▶ Exercise: Write the data out again, exactly as given.

--- Material for the task ---

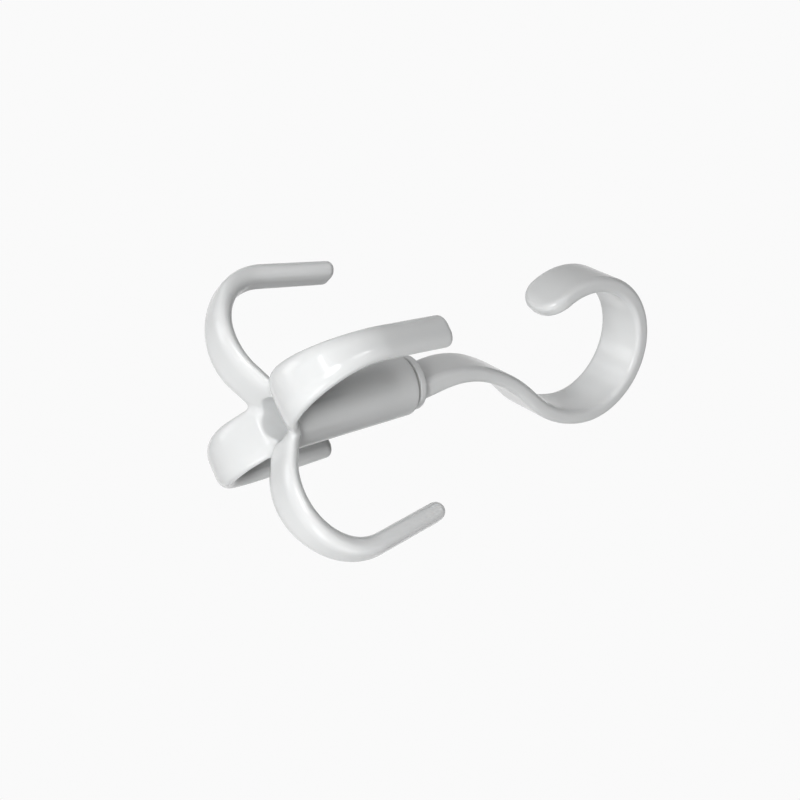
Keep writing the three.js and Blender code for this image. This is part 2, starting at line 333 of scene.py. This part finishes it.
def claw_field(points, angle):
    """One claw: an oval strip whose end is drawn in like its sides."""
    x, y, z = points.T
    outward = x * math.cos(angle) + y * math.sin(angle)
    across = np.abs(y * math.cos(angle) - x * math.sin(angle))
    along, through = follow_path(CLAW_PATH, outward, z)
    length = path_length(CLAW_PATH)
    share = np.clip(along / length, 0, 1)
    half_width = mix(*CLAW_WIDTHS, smoothstep(share, *CLAW_TAPER_SHARES)) / 2
    half_width = half_width + CLAW_BURIED_DRAW * np.minimum(along, 0)
    root, middle, tip = CLAW_THICKNESSES
    thickness = mix(root, middle, np.minimum(share / CLAW_THICKEST_SHARE, 1)) \
        + (tip - middle) * np.maximum(share - CLAW_THICKEST_SHARE, 0) / (1 - CLAW_THICKEST_SHARE)
    sag = CLAW_ROOT_SAG * (1 - smoothstep(along, 0, CLAW_SAG_REACH))
    inner = through + CLAW_INNER_BULGE + sag
    root_share = np.where(inner > 0, CLAW_INNER_ROOT_OVAL_SHARE, CLAW_OUTER_ROOT_OVAL_SHARE)
    oval = mix(root_share, CLAW_TIP_OVAL_SHARE, share) * half_width
    depth = thickness / 2 + np.where(inner > 0, CLAW_INNER_BULGE, -CLAW_INNER_BULGE)
    strip = ellipsoid_field([
        (np.maximum(across - half_width + oval, 0), oval),
        (inner, depth),
        (np.maximum(along - length, 0), CLAW_TIP_REACH),
    ])
    return np.maximum(strip, -along - CLAW_ROOT_BURIAL)


def claws_field(points):
    x, y, z = points.T
    claws = None
    for i in range(CLAW_COUNT):
        claw = claw_field(points, math.radians(CLAW_FIRST_DEGREES) + i * math.tau / CLAW_COUNT)
        claws = claw if claws is None else round_either(claws, claw, CLAW_WEB_FILLET)
    radius = np.hypot(x, y)
    wall = radius - mix(BARREL_RIM_RADIUS, BARREL_TOP_RADIUS, z / BARREL_LENGTH)
    barrel = round_both(wall, z - BARREL_LENGTH, BARREL_TOP_ROUNDING)
    barrel = round_both(barrel, -z, BARREL_RIM_ROUNDING)
    body = round_either(claws, barrel, CLAW_BARREL_FILLET)
    recess = np.maximum(radius - RECESS_RADIUS, z - RECESS_DEPTH)
    bore = np.minimum(recess, radius - BORE_RADIUS)
    return round_both(body, -bore, RECESS_MOUTH_ROUNDING)


def band_field(points):
    x, y, z = points.T
    along, through = follow_path(BAND_PATH, x, z)
    length = path_length(BAND_PATH)
    share = np.clip(along / length, 0, 1)
    neck, widest, tip = BAND_WIDTHS
    width = mix(neck, widest, np.sin(np.minimum(share / BAND_WIDEST_SHARE, 1) * math.pi / 2)) \
        + (tip - widest) * (np.maximum(share - BAND_WIDEST_SHARE, 0) / (1 - BAND_WIDEST_SHARE)) ** 2
    neck, thinnest, end = BAND_THICKNESSES
    thickness = mix(neck, thinnest, smoothstep(share, 0, BAND_THINNEST_SHARE)) \
        + (end - thinnest) * np.maximum(share - BAND_THINNEST_SHARE, 0) / (1 - BAND_THINNEST_SHARE)
    corner = BAND_TIP_FULLNESS_SHARE * tip / 2
    past = along - length
    rounded_tip = ellipsoid_field([
        (past, BAND_TIP_REACH),
        (np.maximum(np.abs(y) - tip / 2 + corner, 0), corner),
    ])
    plan = np.where(past > 0, rounded_tip, np.abs(y) - width / 2)
    band = round_both(plan, np.abs(through) - thickness / 2, BAND_EDGE_ROUNDING)
    return np.maximum(band, -along)


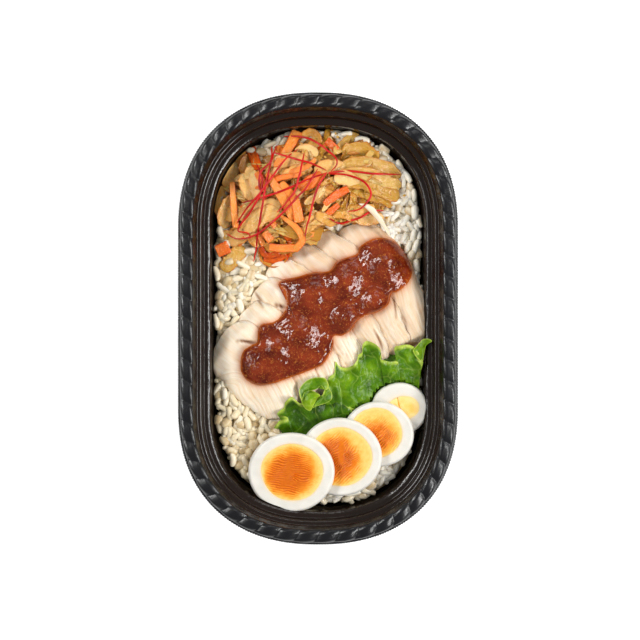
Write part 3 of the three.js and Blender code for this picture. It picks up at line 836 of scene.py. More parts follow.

---

▶ Expected output:
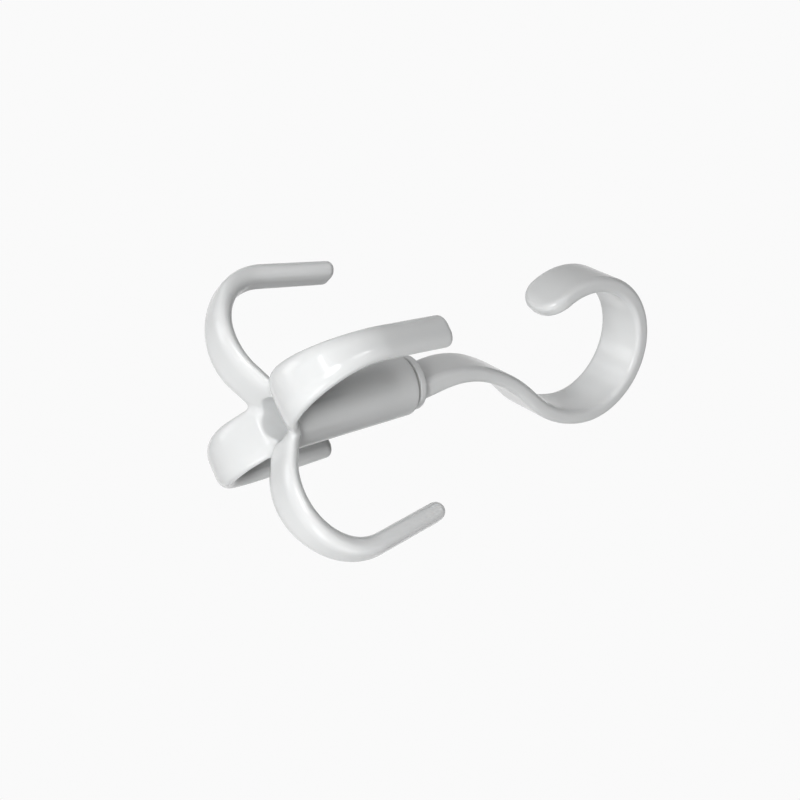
Keep writing the three.js and Blender code for this image. This is part 2, starting at line 333 of scene.py. This part finishes it.
def claw_field(points, angle):
    """One claw: an oval strip whose end is drawn in like its sides."""
    x, y, z = points.T
    outward = x * math.cos(angle) + y * math.sin(angle)
    across = np.abs(y * math.cos(angle) - x * math.sin(angle))
    along, through = follow_path(CLAW_PATH, outward, z)
    length = path_length(CLAW_PATH)
    share = np.clip(along / length, 0, 1)
    half_width = mix(*CLAW_WIDTHS, smoothstep(share, *CLAW_TAPER_SHARES)) / 2
    half_width = half_width + CLAW_BURIED_DRAW * np.minimum(along, 0)
    root, middle, tip = CLAW_THICKNESSES
    thickness = mix(root, middle, np.minimum(share / CLAW_THICKEST_SHARE, 1)) \
        + (tip - middle) * np.maximum(share - CLAW_THICKEST_SHARE, 0) / (1 - CLAW_THICKEST_SHARE)
    sag = CLAW_ROOT_SAG * (1 - smoothstep(along, 0, CLAW_SAG_REACH))
    inner = through + CLAW_INNER_BULGE + sag
    root_share = np.where(inner > 0, CLAW_INNER_ROOT_OVAL_SHARE, CLAW_OUTER_ROOT_OVAL_SHARE)
    oval = mix(root_share, CLAW_TIP_OVAL_SHARE, share) * half_width
    depth = thickness / 2 + np.where(inner > 0, CLAW_INNER_BULGE, -CLAW_INNER_BULGE)
    strip = ellipsoid_field([
        (np.maximum(across - half_width + oval, 0), oval),
        (inner, depth),
        (np.maximum(along - length, 0), CLAW_TIP_REACH),
    ])
    return np.maximum(strip, -along - CLAW_ROOT_BURIAL)


def claws_field(points):
    x, y, z = points.T
    claws = None
    for i in range(CLAW_COUNT):
        claw = claw_field(points, math.radians(CLAW_FIRST_DEGREES) + i * math.tau / CLAW_COUNT)
        claws = claw if claws is None else round_either(claws, claw, CLAW_WEB_FILLET)
    radius = np.hypot(x, y)
    wall = radius - mix(BARREL_RIM_RADIUS, BARREL_TOP_RADIUS, z / BARREL_LENGTH)
    barrel = round_both(wall, z - BARREL_LENGTH, BARREL_TOP_ROUNDING)
    barrel = round_both(barrel, -z, BARREL_RIM_ROUNDING)
    body = round_either(claws, barrel, CLAW_BARREL_FILLET)
    recess = np.maximum(radius - RECESS_RADIUS, z - RECESS_DEPTH)
    bore = np.minimum(recess, radius - BORE_RADIUS)
    return round_both(body, -bore, RECESS_MOUTH_ROUNDING)


def band_field(points):
    x, y, z = points.T
    along, through = follow_path(BAND_PATH, x, z)
    length = path_length(BAND_PATH)
    share = np.clip(along / length, 0, 1)
    neck, widest, tip = BAND_WIDTHS
    width = mix(neck, widest, np.sin(np.minimum(share / BAND_WIDEST_SHARE, 1) * math.pi / 2)) \
        + (tip - widest) * (np.maximum(share - BAND_WIDEST_SHARE, 0) / (1 - BAND_WIDEST_SHARE)) ** 2
    neck, thinnest, end = BAND_THICKNESSES
    thickness = mix(neck, thinnest, smoothstep(share, 0, BAND_THINNEST_SHARE)) \
        + (end - thinnest) * np.maximum(share - BAND_THINNEST_SHARE, 0) / (1 - BAND_THINNEST_SHARE)
    corner = BAND_TIP_FULLNESS_SHARE * tip / 2
    past = along - length
    rounded_tip = ellipsoid_field([
        (past, BAND_TIP_REACH),
        (np.maximum(np.abs(y) - tip / 2 + corner, 0), corner),
    ])
    plan = np.where(past > 0, rounded_tip, np.abs(y) - width / 2)
    band = round_both(plan, np.abs(through) - thickness / 2, BAND_EDGE_ROUNDING)
    return np.maximum(band, -along)


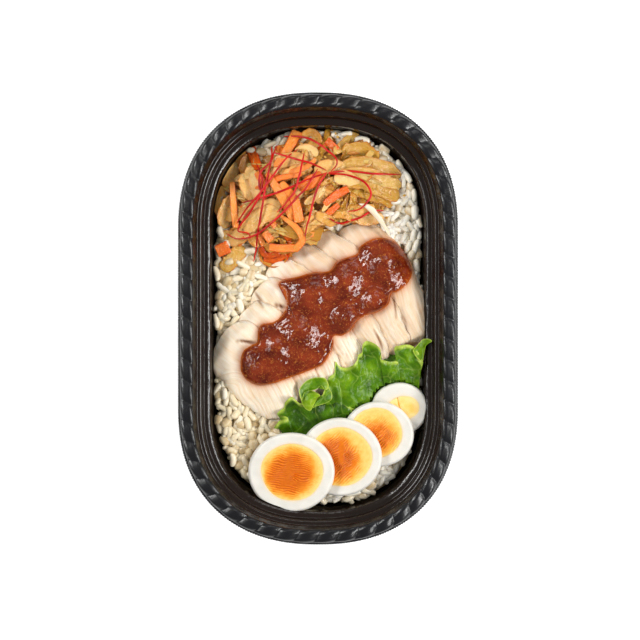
Write part 3 of the three.js and Blender code for this picture. It picks up at line 836 of scene.py. More parts follow.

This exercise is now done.